**What is expected:**
Output exactly the lines from the first one down to the line containing "SOFTEST_ANGLE = math.radians(50)", inclusive.

**Source data:**
- - - - -

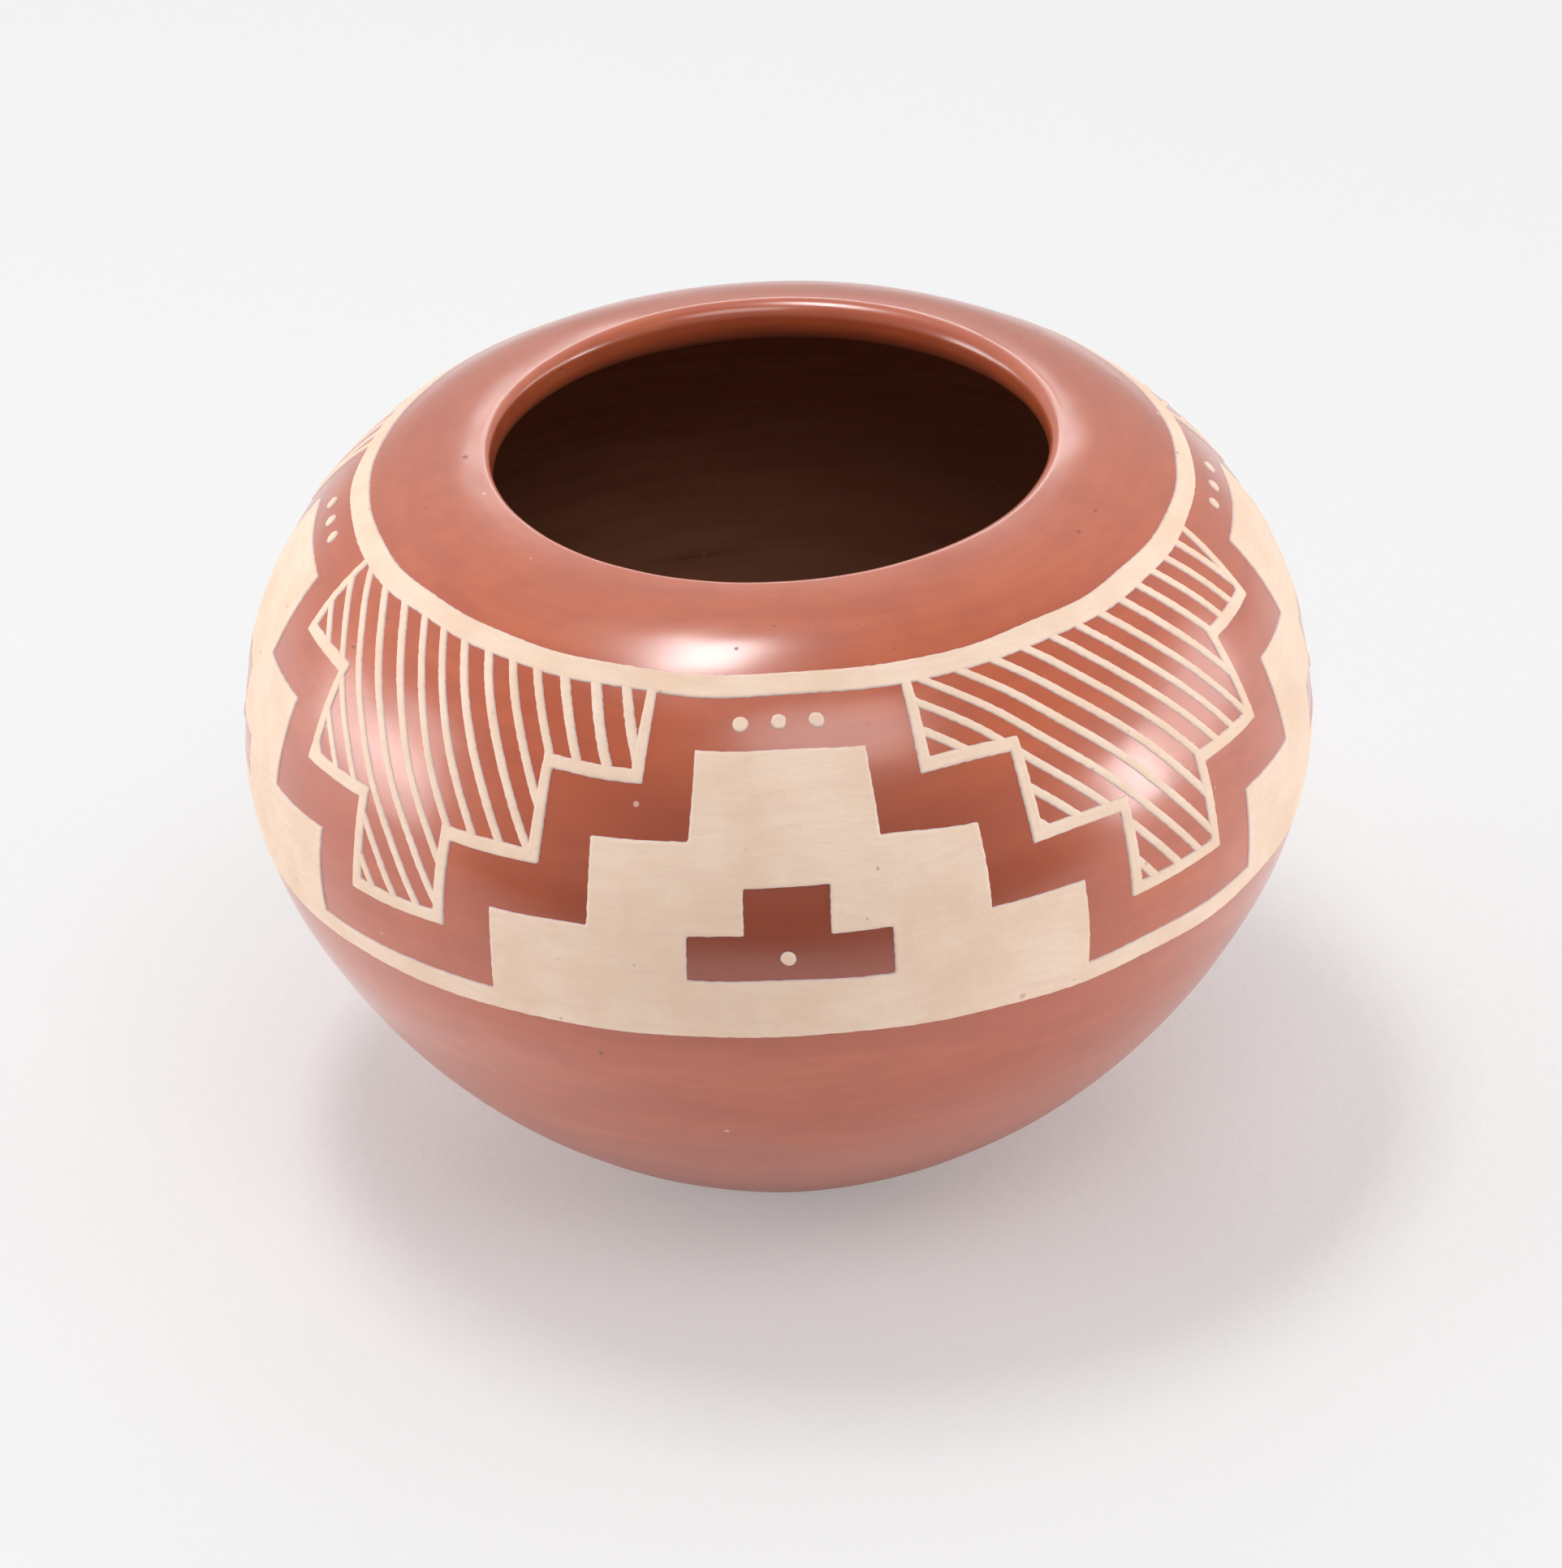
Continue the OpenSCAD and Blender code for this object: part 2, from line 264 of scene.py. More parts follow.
def hand_outside(angle, way):
    """How far the polished surface stands out from the true figure, in millimetres."""
    wander = OVAL_MM * OVAL(angle, way) + DENTS_MM * DENTS(angle, way)
    wander += FACETS_MM * FACETS(angle, way)
    return wander * np.clip((np.asarray(way) - FOOT_WAY) / FOOT_FADE, 0, 1)


def hand_inside(angle, way):
    """The same for the scraped inner face, which is smoothed towards the lip."""
    fading = np.clip((LIP_WAY - np.asarray(way)) / LIP_FADE, 0, 1)
    return OVAL_MM * OVAL(angle, way) + SCRAPES_MM * SCRAPES(angle, way) * fading


all_round = np.linspace(0, 2 * np.pi, 90)[:, None]
all_along = np.linspace(FOOT_WAY, LIP_WAY, 60)
stands_out = hand_outside(all_round, all_along)
print("the hand's waves, mm:", round(stands_out.min(), 2), "to", round(stands_out.max(), 2))

# %% Any point of the jar, with its lip turned over by eye
LIP_DIP, LIP_SHIFT, LIP_BEND_WAY = 0.9, 0.5, 30.0
SOFTEST_ANGLE = math.radians(50)


def on_wall(angle, way, depth=0.0, outside=1.0):
    """Points on the jar, in millimetres, a depth under its polished surface. outside is 1
    where a point follows the polished surface's waves and 0 where it follows the inner
    face's."""
    angle, way = np.broadcast_arrays(np.asarray(angle, float), np.asarray(way, float))
    place, out = line_at(way, 0.5 + 0.5 * np.cos(angle - SOFTEST_ANGLE))
    push = outside * hand_outside(angle, way) + (1 - outside) * hand_inside(angle, way)
    bent = smooth_rise(way, LIP_BEND_WAY, LIP_WAY)
    r = place[..., 0] + (push - depth) * out[..., 0] + bent * LIP_SHIFT * np.cos(angle)
    z = place[..., 1] + (push - depth) * out[..., 1]
    z = z - bent * LIP_DIP * (0.5 + 0.5 * np.cos(angle - FRONT))
    return np.stack([r * np.cos(angle), r * np.sin(angle), np.maximum(z, 0)], axis=-1)


crest_heights = on_wall([FRONT, -FRONT], LIP_WAY)[:, 2]
print("height where the lip begins, front and back, mm:", crest_heights.round(2))

# %% [markdown]
# ## Turning a section into a solid
# Slip coat and clay courses are all rings: a closed outline, carried round the axis. A
# Screw modifier would do it in one go but gives every slice the same outline. Writing the
# points ourselves lets each slice follow the hand's waves. The base is the one outline
# that touches the axis, so its two ends become single points.

# %% Objects, kept numbers, smooth shading and welds
def new_object(name, points, faces):
    """A mesh object from points in millimetres."""
    mesh = bpy.data.meshes.new(name)
    mesh.from_pydata((np.asarray(points) * MM).tolist(), [], faces)
    mesh.validate()
    piece = bpy.data.objects.new(name, mesh)
    bpy.context.scene.collection.objects.link(piece)
    return piece


def keep_numbers(piece, name, values):
    """Writes one number for each point of the mesh, for its finish to read."""
    attribute = piece.data.attributes.new(name, "FLOAT", "POINT")
    attribute.data.foreach_set("value", np.asarray(values, np.float32))


def smooth_to(piece, angle):
    """Shades the mesh smooth, with a hard edge wherever it bends by more than this."""
    piece.data.shade_smooth()
    piece.data.set_sharp_from_angle(angle=math.radians(angle))


def weld(piece, reach_mm, chosen=lambda point: True):
    """Joins the chosen points of a mesh that lie within a reach of each other."""
    mesh = bmesh.new()
    mesh.from_mesh(piece.data)
    picked = [v for v in mesh.verts if chosen(v.co)]
    bmesh.ops.remove_doubles(mesh, verts=picked, dist=reach_mm * MM)
    mesh.to_mesh(piece.data)
    mesh.free()


# %% The lathe
SAME_PLACE_MM = 0.001
ON_AXIS = 1e-6
RING_EDGE = 35


def round_angles(slices):
    """One angle for each slice, as a column."""
    return (np.arange(slices) * 2 * np.pi / slices)[:, None]


def lathe(name, points, ways, open_section=False):
    """Joins slices of points, one slice for each angle, into a ring."""
    slices, count = points.shape[:2]
    index = np.arange(slices * count).reshape(slices, count)
    after = np.roll(index, -1, axis=0)
    here = np.arange(count - 1 if open_section else count)
    there = (here + 1) % count
    quads = np.stack([index[:, here], after[:, here], after[:, there], index[:, there]], -1)
    piece = new_object(name, points.reshape(-1, 3), quads.reshape(-1, 4).tolist())
    keep_numbers(piece, "way", np.tile(ways, slices))
    if open_section:
        weld(piece, SAME_PLACE_MM, lambda point: math.hypot(point.x, point.y) < ON_AXIS)
    smooth_to(piece, RING_EDGE)
    return piece


# %% [markdown]
# ## The red slip coat
# Slip is liquid clay, coloured with iron, wiped on in a few coats and rubbed with a smooth
# stone while it is still damp. It covers the outside, goes over the lip and stops just
# inside. Here it is a real skin: its polished face outside, its back 0.3 mm under that,
# and a thin edge at both ends.

# %% Make the slip coat, with every sixth point on its back
FINE_SLICES = 400
back_ways = np.append(LINE_WAY[:0:-6], LINE_WAY[0])
skin_ways = np.concatenate([LINE_WAY, back_ways])
skin_depths = np.concatenate([np.zeros(len(LINE_WAY)), np.full(len(back_ways), SLIP)])
skin = on_wall(round_angles(FINE_SLICES), skin_ways, skin_depths)
red_slip_coat = lathe("red_slip_coat", skin, skin_ways)
print("red slip:", len(red_slip_coat.data.polygons), "faces")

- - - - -

**Result for this task:**
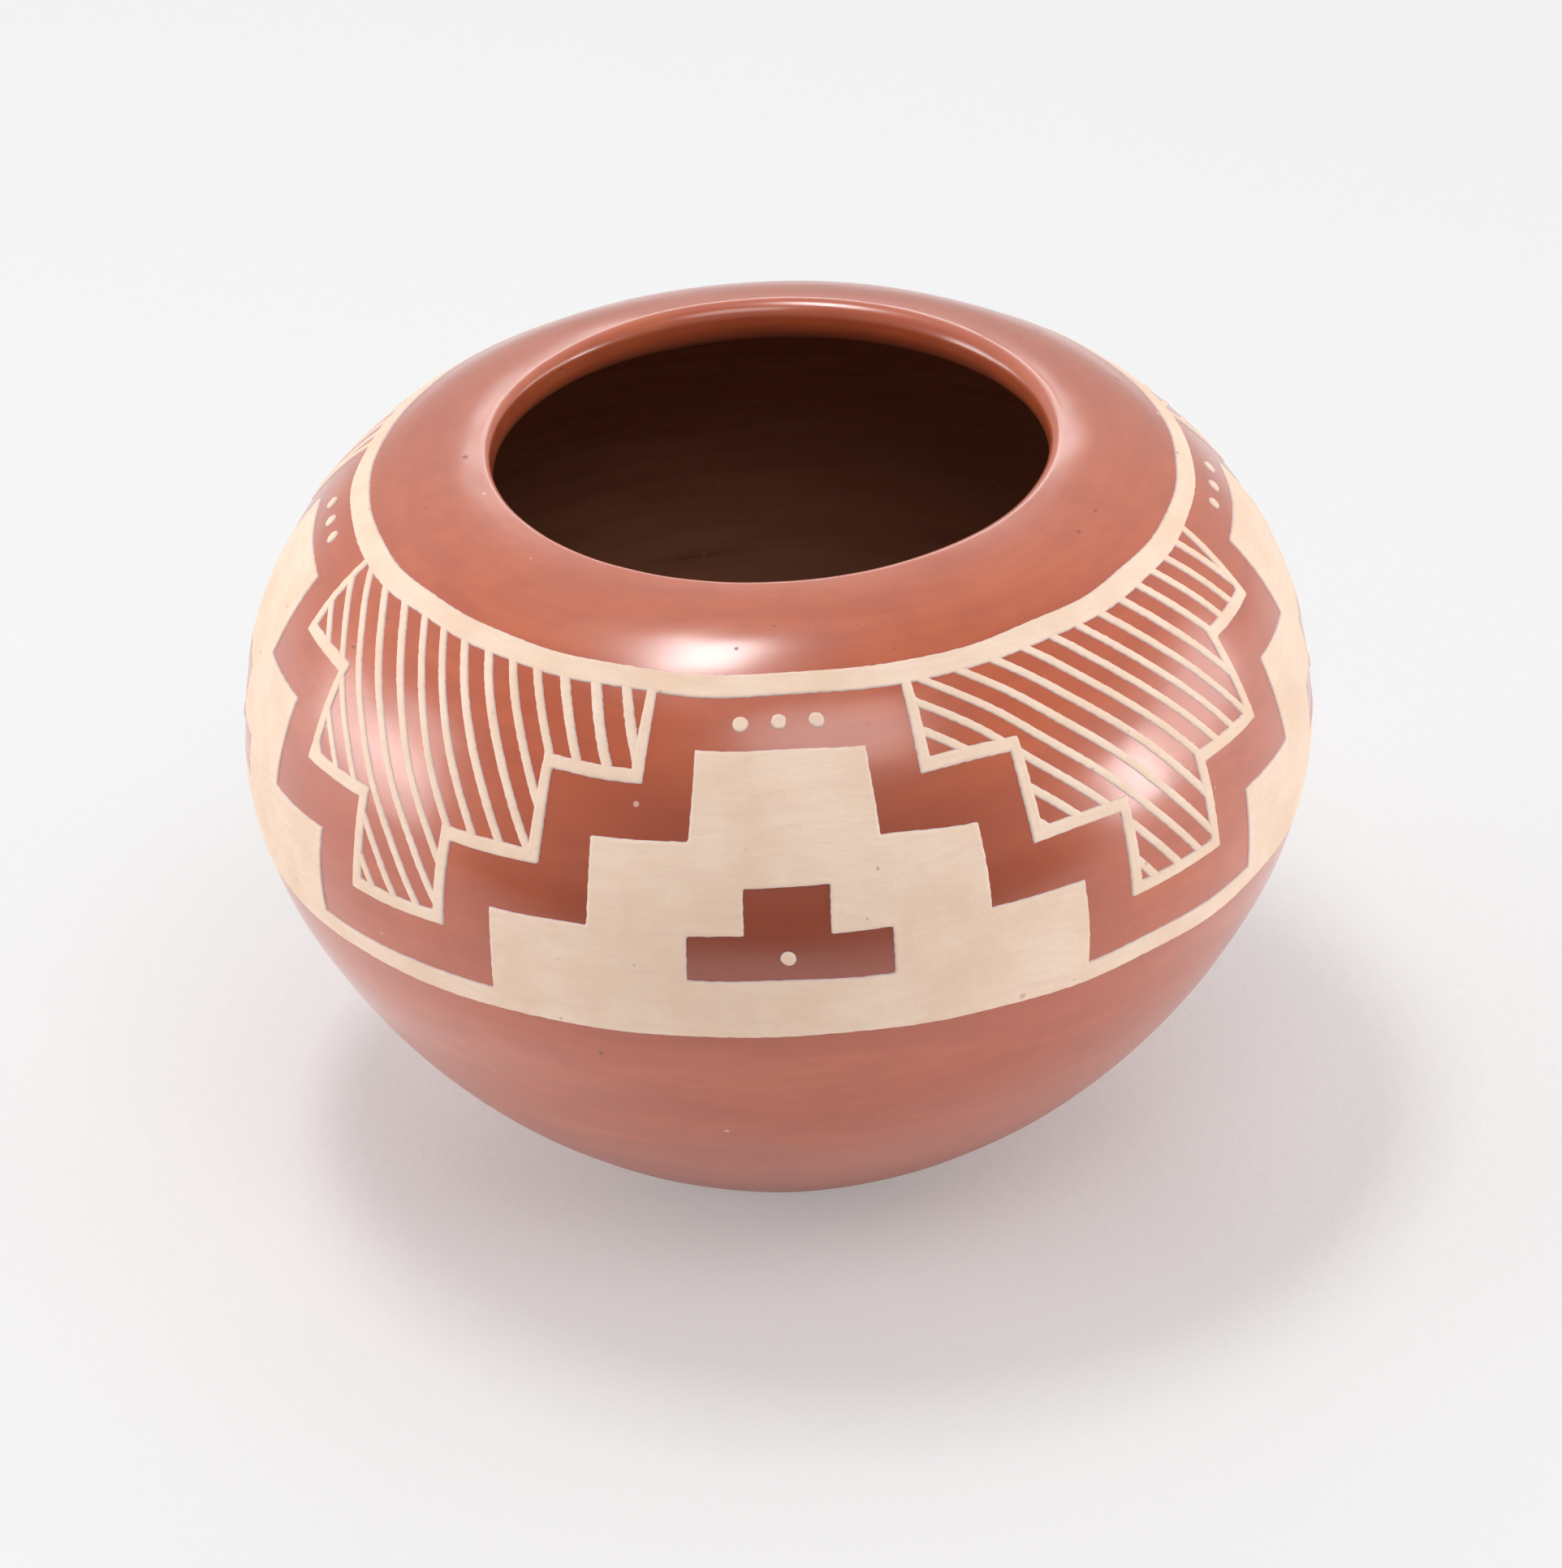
Continue the OpenSCAD and Blender code for this object: part 2, from line 264 of scene.py. More parts follow.
def hand_outside(angle, way):
    """How far the polished surface stands out from the true figure, in millimetres."""
    wander = OVAL_MM * OVAL(angle, way) + DENTS_MM * DENTS(angle, way)
    wander += FACETS_MM * FACETS(angle, way)
    return wander * np.clip((np.asarray(way) - FOOT_WAY) / FOOT_FADE, 0, 1)


def hand_inside(angle, way):
    """The same for the scraped inner face, which is smoothed towards the lip."""
    fading = np.clip((LIP_WAY - np.asarray(way)) / LIP_FADE, 0, 1)
    return OVAL_MM * OVAL(angle, way) + SCRAPES_MM * SCRAPES(angle, way) * fading


all_round = np.linspace(0, 2 * np.pi, 90)[:, None]
all_along = np.linspace(FOOT_WAY, LIP_WAY, 60)
stands_out = hand_outside(all_round, all_along)
print("the hand's waves, mm:", round(stands_out.min(), 2), "to", round(stands_out.max(), 2))

# %% Any point of the jar, with its lip turned over by eye
LIP_DIP, LIP_SHIFT, LIP_BEND_WAY = 0.9, 0.5, 30.0
SOFTEST_ANGLE = math.radians(50)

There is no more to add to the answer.